19 Le Tribunal rappelle, premièrement, que, en vertu de l’article 1er ter, sous a), du statut, le SEAE est assimilé, pour l’application du statut, aux institutions de l’Union.
20 Deuxièmement, en application de l’article 5, paragraphe 2, de la décision 2010/427/UE du Conseil, du 26 juillet 2010, fixant l’organisation et le fonctionnement du SEAE (JO L 201, p. 30), chaque délégation est placée sous l’autorité d’un chef de délégation qui exerce son autorité sur tous les membres du personnel qui composent la délégation, quel que soit leur statut.

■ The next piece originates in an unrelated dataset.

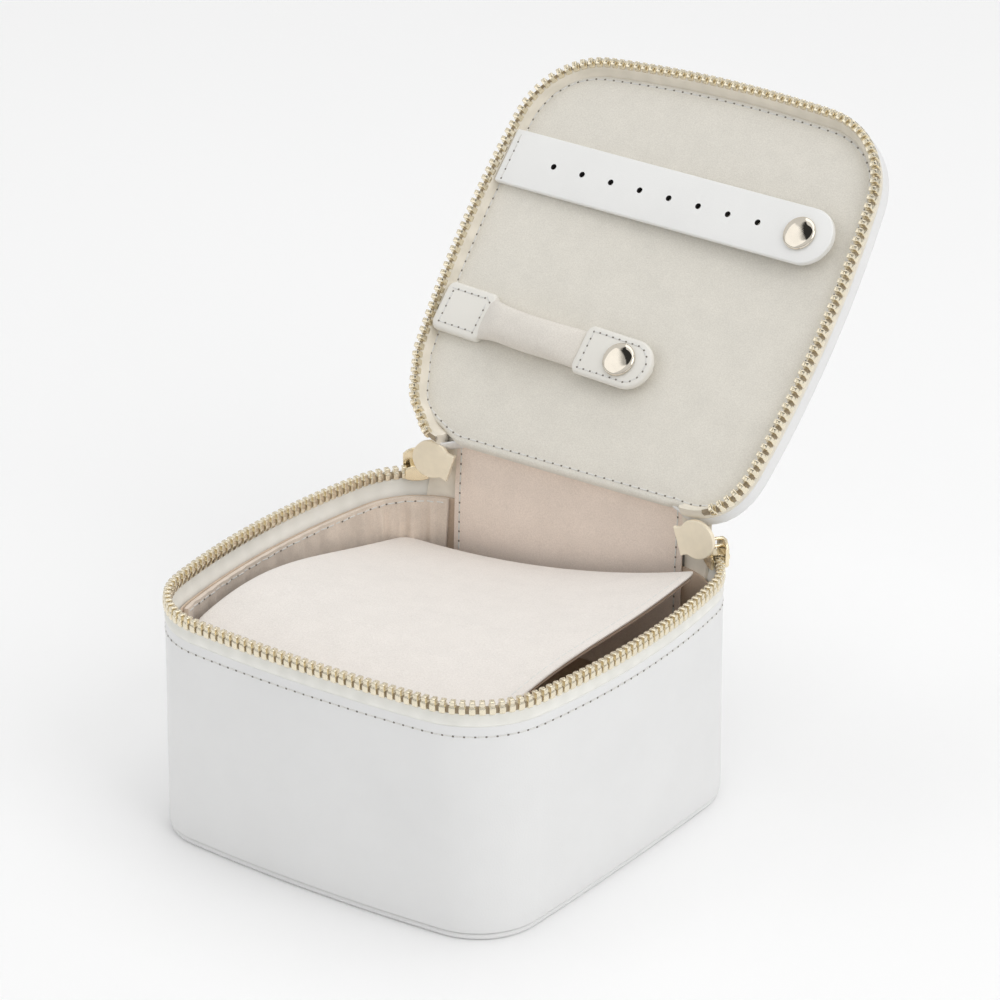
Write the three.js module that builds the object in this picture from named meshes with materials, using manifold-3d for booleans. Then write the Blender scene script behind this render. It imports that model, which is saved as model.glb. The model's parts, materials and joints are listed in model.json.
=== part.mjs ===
// A zip-around travel jewelry box: a soft-cornered square base with a shallow lid that leans back on a
// leather spine. Millimetres, +Z up, front towards -Y. The origin is the middle of the underside.
import * as THREE from "three";
import { mergeVertices } from "three/addons/utils/BufferGeometryUtils.js";
import Module from "manifold-3d";

const wasm = await Module();
wasm.setup();

// Driving dimensions.
const GAP = 0.3; // clearance kept between neighbouring pieces
const CHAIN_HALF = 57.4; // centre of the box to the base's zip teeth, at the rounded corners
const CORNER_R = 23; // corner radius of the zip's path
const SIDE_BOW = 3; // how far the left and right sides bulge out at their middles
const FRONT_BOW = 1.5;
const LID_CHAIN_HALF = 56.6;
const LID_SIDE_BOW = 1.8;
const FOOT_HALF = 56.8; // half the width of the underside
const FOOT_R = 18;
const CHAIN_Z = 65; // height of the middle of the base's zip teeth
const CHAIN_GAP = 1; // space between the two rows of teeth when the lid is shut
const TOOTH_H = 2.4;
const TOOTH_T = 2.2; // size of the teeth across the wall
const LID_DEPTH = 9; // lid teeth's middle to the lid's top
const HINGE = { y: 55.2, z: 75.7 };
const OPEN_ANGLE = 132; // degrees that the lid leans back from shut
const SPINE_HALF = 38; // half the width of the leather spine at the back
const PARK_ANGLE = 128; // where the left slider is parked on its corner
const SLIDER_SPAN = 8.5; // degrees of the corner to each side of the slider's middle

const LID_CHAIN_Z = CHAIN_Z + TOOTH_H + CHAIN_GAP;
const LID_TOP = LID_CHAIN_Z + LID_DEPTH;
const LINING_Z = LID_CHAIN_Z + 3; // the lid lining's face, with the lid shut
const CORNER_C = CHAIN_HALF - CORNER_R; // the corner arcs' centres are at +-CORNER_C

const leather = { color: 0xf0f0ee, roughness: 0.5, metalness: 0 };
const suede = { color: 0xe4dccf, roughness: 0.95, metalness: 0 };
const fabric = { color: 0xe9e8dc, roughness: 0.9, metalness: 0 };
const board = { color: 0x9c9488, roughness: 0.9, metalness: 0 };
const gold = { color: 0xe3cf9f, roughness: 0.25, metalness: 1 };
const steel = { color: 0xd8d2c4, roughness: 0.15, metalness: 1 };

const rad = THREE.MathUtils.degToRad;

function mesh(name, geometry, look) {
  const made = new THREE.Mesh(geometry, new THREE.MeshStandardMaterial(look));
  made.name = name;
  return made;
}

// Stations along a rounded square made of tangent arcs, anticlockwise from the back left corner. Each one
// holds its place and its outward normal. The back is straight. `start` is the normal's angle, in degrees,
// at the first station: 90 takes in the whole corner, and more cuts the path short at both ends.
function stations({ half, radius, sideBow, frontBow, start = 90, steps = 6 }) {
  const c = half - radius;
  const side = 2 * Math.atan(sideBow / c);
  const front = 2 * Math.atan(frontBow / c);
  const far = (angle) => radius + c / Math.sin(angle);
  const sideX = far(side) - radius;
  const found = [];
  const arc = (cx, cy, r, from, to) => {
    for (let i = 0; i < steps; i++) {
      const a = from + ((to - from) * i) / steps;
      found.push({ x: cx + r * Math.cos(a), y: cy + r * Math.sin(a), nx: Math.cos(a), ny: Math.sin(a) });
    }
  };
  const sideArc = (turn) => {
    const away = sideX * Math.cos(side) - c;
    arc(away * Math.sign(-Math.cos(turn)), 0, far(side), turn - side, turn + side);
  };
  const half90 = Math.PI / 2;
  arc(-c, c, radius, rad(start), Math.PI - side);
  sideArc(Math.PI);
  arc(-c, -c, radius, Math.PI + side, 3 * half90 - front);
  arc(0, c / Math.tan(front) - c, far(front), 3 * half90 - front, 3 * half90 + front);
  arc(c, -c, radius, 3 * half90 + front, 4 * half90 - side);
  sideArc(2 * Math.PI);
  arc(c, c, radius, 4 * half90 + side, 5 * half90 - rad(start - 90));
  const end = 5 * half90 - rad(start - 90);
  const last = { nx: Math.cos(end), ny: Math.sin(end) };
  found.push({ x: c + radius * last.nx, y: c + radius * last.ny, ...last });
  return found;
}

const CHAIN_PATH = { half: CHAIN_HALF, radius: CORNER_R, sideBow: SIDE_BOW, frontBow: FRONT_BOW };
const LID_PATH = { half: LID_CHAIN_HALF, radius: CORNER_R, sideBow: LID_SIDE_BOW, frontBow: FRONT_BOW };
const FOOT_PATH = { half: FOOT_HALF, radius: FOOT_R, sideBow: 0.6, frontBow: 1.6 };

const at = (s, offset, z) => new THREE.Vector3(s.x + s.nx * offset, s.y + s.ny * offset, z);

// Triangles that close the end of a loft, from the section's own flat outline.
function cap(points) {
  const normal = new THREE.Vector3();
  points.forEach((p, i) => normal.add(p.clone().cross(points[(i + 1) % points.length])));
  normal.normalize();
  const u = new THREE.Vector3().subVectors(points[1], points[0]).normalize();
  const v = new THREE.Vector3().crossVectors(normal, u);
  const flat = points.map((p) => new THREE.Vector2(p.dot(u), p.dot(v)));
  return THREE.ShapeUtils.triangulateShape(flat, []);
}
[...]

21 Troisièmement, l’article 6, paragraphe 5, de la décision 2010/427/UE établit que les compétences conférées à l’AHCC sont confiées au haut représentant de l’Union pour les affaires étrangères et la politique de sécurité qui peut les déléguer au sein du SEAE.
22 Quatrièmement, s’agissant des agents contractuels de la Commission en service dans les délégations de l’Union dans les pays tiers, selon l’annexe I, tableau XIV, sous B, point 10, de la décision C(2013) 3288 de la Commission, du 4 juin 2013, relative à l’exercice des pouvoirs dévolus par le statut à l’autorité investie du pouvoir de nomination et par le régime applicable aux autres agents de l’Union européenne à l’AHCC, publiée aux Informations administratives no 26‑2013 du 7 juin 2013, les
pouvoirs de l’AHCC concernant le remboursement des frais sont exercés par le SEAE.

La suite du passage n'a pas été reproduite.